I can’t even think straight while writing this down because I know I should really go and get dressed up now.
All I can say is that these are troubling times for me. I am struggling not to break down and continue fighting every day. I try to remain optimistic even if it feels so impossible.
I need some sort of cathartic outlet. Hopefully, this blog will be updated once again. And to those who are sick of my law-school babble, I am truly sorry. It’s difficult to burst out of this bubble, and I fear that I will fail if I do.
I. SHOULD. REALLY. GO.
ADDENDUM: On a brighter note, I do have a reason to celebrate. Happy Anniversary to meeeee! :)
To reconcile both worlds
So far, law school feels so mechanical. A huge chunk of my life has suddenly been reduced to a routine of endless studying and memorizing. My brain attempts to be a sponge by absorbing massive amounts of information, yet I feel like it fails to do so. My capacity to store information verbatim is not as good as it was back in High School. I struggle occasionally, but I pray that it will eventually improve. Brain cells, work with me!

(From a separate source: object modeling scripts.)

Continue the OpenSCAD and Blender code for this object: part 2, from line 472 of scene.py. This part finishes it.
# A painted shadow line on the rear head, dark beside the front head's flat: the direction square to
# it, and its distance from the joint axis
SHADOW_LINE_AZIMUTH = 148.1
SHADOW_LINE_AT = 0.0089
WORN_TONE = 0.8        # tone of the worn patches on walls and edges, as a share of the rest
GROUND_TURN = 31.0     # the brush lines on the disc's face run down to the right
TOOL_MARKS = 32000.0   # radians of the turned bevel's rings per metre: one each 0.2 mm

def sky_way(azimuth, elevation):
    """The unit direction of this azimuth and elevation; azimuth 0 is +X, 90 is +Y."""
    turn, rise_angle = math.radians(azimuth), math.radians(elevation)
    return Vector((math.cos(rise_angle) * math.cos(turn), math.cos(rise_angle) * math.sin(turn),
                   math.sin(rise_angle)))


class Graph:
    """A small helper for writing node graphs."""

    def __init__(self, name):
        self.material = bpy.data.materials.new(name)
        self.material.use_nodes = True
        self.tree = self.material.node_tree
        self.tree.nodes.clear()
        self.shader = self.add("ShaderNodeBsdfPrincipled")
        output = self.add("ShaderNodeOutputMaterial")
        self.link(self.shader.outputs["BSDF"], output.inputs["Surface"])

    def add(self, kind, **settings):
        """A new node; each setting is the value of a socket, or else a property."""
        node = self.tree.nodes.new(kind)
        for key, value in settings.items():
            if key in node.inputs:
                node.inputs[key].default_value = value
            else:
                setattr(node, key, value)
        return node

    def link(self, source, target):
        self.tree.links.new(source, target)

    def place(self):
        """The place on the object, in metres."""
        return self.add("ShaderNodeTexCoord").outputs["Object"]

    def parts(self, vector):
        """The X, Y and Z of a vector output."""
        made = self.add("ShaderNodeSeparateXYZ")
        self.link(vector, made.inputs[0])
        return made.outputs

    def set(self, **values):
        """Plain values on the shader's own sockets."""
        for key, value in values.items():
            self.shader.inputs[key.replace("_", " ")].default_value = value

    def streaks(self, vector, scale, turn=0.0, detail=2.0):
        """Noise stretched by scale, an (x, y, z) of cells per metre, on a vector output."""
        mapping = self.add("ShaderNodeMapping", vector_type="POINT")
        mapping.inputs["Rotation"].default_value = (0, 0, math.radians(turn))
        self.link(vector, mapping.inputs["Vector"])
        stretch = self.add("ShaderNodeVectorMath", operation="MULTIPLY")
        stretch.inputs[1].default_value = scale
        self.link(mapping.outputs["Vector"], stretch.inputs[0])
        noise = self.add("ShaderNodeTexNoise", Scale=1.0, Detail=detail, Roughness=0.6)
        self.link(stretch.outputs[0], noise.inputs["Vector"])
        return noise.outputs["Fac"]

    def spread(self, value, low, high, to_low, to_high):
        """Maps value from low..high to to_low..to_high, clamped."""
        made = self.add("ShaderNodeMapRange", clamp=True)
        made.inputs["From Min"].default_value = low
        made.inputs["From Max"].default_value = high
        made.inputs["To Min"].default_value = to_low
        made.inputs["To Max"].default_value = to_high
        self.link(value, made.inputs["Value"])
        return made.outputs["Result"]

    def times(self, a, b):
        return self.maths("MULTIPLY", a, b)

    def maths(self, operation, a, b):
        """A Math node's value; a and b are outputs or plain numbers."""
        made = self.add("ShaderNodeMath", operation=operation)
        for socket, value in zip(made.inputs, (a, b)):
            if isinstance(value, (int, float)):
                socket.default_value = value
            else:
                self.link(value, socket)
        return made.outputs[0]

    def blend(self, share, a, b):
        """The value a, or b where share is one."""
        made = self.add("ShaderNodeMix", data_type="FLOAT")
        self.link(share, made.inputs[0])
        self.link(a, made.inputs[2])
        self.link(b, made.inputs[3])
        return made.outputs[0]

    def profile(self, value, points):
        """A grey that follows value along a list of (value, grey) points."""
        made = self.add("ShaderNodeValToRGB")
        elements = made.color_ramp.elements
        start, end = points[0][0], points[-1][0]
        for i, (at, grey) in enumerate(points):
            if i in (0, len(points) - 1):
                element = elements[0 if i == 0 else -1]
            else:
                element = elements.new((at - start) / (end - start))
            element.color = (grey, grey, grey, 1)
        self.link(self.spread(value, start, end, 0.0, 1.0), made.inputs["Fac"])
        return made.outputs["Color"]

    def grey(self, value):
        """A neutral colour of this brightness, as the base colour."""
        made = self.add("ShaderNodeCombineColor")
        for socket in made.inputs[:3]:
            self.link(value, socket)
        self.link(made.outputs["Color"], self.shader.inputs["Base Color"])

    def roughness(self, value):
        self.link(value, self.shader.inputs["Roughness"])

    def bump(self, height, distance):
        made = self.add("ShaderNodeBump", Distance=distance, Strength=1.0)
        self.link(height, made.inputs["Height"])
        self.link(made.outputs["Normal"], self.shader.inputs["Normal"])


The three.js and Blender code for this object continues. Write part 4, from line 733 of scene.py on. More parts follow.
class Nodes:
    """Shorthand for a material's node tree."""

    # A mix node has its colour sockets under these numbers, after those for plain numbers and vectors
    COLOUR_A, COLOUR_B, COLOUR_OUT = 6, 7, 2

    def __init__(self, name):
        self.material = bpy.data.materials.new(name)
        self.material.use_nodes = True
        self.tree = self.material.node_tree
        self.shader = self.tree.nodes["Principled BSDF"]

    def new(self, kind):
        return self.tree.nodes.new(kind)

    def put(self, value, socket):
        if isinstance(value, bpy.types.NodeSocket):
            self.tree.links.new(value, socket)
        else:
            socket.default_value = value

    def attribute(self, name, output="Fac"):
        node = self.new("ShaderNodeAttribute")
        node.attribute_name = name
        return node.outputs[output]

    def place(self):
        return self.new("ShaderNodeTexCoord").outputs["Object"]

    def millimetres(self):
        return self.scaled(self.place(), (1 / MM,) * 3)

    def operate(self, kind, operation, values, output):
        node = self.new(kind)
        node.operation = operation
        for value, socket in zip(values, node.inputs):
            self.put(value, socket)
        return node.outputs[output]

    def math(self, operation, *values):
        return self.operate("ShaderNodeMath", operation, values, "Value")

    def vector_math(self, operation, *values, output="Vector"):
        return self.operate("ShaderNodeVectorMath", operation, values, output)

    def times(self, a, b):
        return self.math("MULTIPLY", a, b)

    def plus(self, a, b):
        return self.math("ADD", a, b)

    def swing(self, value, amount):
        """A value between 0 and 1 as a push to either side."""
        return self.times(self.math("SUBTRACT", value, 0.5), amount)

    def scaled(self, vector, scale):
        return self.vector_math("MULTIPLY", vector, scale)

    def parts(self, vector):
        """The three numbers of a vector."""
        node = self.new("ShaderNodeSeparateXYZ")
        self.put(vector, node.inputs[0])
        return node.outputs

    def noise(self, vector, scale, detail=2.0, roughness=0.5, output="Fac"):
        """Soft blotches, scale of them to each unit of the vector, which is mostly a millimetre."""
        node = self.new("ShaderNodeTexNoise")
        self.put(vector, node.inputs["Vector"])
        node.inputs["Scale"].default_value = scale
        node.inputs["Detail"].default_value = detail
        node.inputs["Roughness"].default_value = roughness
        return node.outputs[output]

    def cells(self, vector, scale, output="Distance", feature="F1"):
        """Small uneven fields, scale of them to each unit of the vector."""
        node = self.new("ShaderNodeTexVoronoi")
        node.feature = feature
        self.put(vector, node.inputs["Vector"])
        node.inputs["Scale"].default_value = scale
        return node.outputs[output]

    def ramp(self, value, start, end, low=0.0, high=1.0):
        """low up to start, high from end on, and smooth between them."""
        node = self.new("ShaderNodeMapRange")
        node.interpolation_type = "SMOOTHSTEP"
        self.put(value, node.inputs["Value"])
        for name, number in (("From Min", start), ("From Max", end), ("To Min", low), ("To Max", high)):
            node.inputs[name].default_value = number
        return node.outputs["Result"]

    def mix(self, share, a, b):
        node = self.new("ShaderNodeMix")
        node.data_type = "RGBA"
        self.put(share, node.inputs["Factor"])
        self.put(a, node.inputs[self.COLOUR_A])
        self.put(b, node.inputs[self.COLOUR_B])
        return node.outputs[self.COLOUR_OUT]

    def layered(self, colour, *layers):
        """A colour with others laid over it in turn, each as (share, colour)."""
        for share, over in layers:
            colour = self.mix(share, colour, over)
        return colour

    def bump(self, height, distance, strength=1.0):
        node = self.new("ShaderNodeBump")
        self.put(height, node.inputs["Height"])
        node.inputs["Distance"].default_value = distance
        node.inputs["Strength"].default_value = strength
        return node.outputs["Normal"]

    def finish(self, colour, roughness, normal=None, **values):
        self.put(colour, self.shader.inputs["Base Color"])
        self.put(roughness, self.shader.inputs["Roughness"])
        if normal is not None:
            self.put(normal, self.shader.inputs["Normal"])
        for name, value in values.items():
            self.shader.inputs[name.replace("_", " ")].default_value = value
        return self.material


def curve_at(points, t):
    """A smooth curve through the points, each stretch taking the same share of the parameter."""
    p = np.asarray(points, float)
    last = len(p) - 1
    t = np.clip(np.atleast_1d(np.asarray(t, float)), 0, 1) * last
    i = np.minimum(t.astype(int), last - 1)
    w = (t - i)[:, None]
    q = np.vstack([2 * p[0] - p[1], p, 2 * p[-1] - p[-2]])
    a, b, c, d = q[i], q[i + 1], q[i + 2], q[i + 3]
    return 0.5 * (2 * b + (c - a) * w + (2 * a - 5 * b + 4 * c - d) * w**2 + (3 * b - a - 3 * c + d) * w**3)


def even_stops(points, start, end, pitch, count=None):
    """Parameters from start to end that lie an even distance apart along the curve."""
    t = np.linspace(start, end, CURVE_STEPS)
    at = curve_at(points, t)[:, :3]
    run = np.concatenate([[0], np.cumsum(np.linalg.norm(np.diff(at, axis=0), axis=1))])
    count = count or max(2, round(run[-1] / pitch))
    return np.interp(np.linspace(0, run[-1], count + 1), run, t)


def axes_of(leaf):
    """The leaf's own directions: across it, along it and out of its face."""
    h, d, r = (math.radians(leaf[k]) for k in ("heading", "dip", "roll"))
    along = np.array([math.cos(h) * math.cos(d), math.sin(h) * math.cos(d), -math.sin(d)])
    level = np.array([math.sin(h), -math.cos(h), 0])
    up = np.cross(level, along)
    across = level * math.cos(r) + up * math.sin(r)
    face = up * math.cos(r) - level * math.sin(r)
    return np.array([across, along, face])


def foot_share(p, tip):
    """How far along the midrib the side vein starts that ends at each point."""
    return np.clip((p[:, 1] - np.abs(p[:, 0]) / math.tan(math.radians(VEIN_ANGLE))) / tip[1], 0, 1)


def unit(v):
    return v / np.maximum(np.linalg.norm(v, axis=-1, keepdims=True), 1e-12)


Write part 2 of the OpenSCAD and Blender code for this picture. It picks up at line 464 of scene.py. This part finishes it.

It feels like ALS ORSEM happened ages ago instead of a month. Law school makes you lose track of time as it traps you in some sort of bubble that you share with yourself, your blockmates and the law. The love-hate relationship assumes an unmatchable force and lately, I can’t help but feel so emotional. Which really just sucks.
There are surprisingly no questions asked wondering why I’m here. I’ve found a personal reason and it is deeply satisfying for now. I am slowly finding my place and adjusting. It’s been okay for the most part.
What ravages through mornings of non-stop studying is some kind of pressure. I don’t think I’ve ever felt this kind of pressure back in High School or College. It’s different now. Grad school makes you feel different. And the people around you makes it feel different.
I’m finding my balance on the way I have viewed the world before and the way studying the law makes me put things into a different perspective. It is refreshing and interesting to reconcile both and find personal clarity amidst all the readings and recits. Let’s just hope that the next few months will continue to be good to me.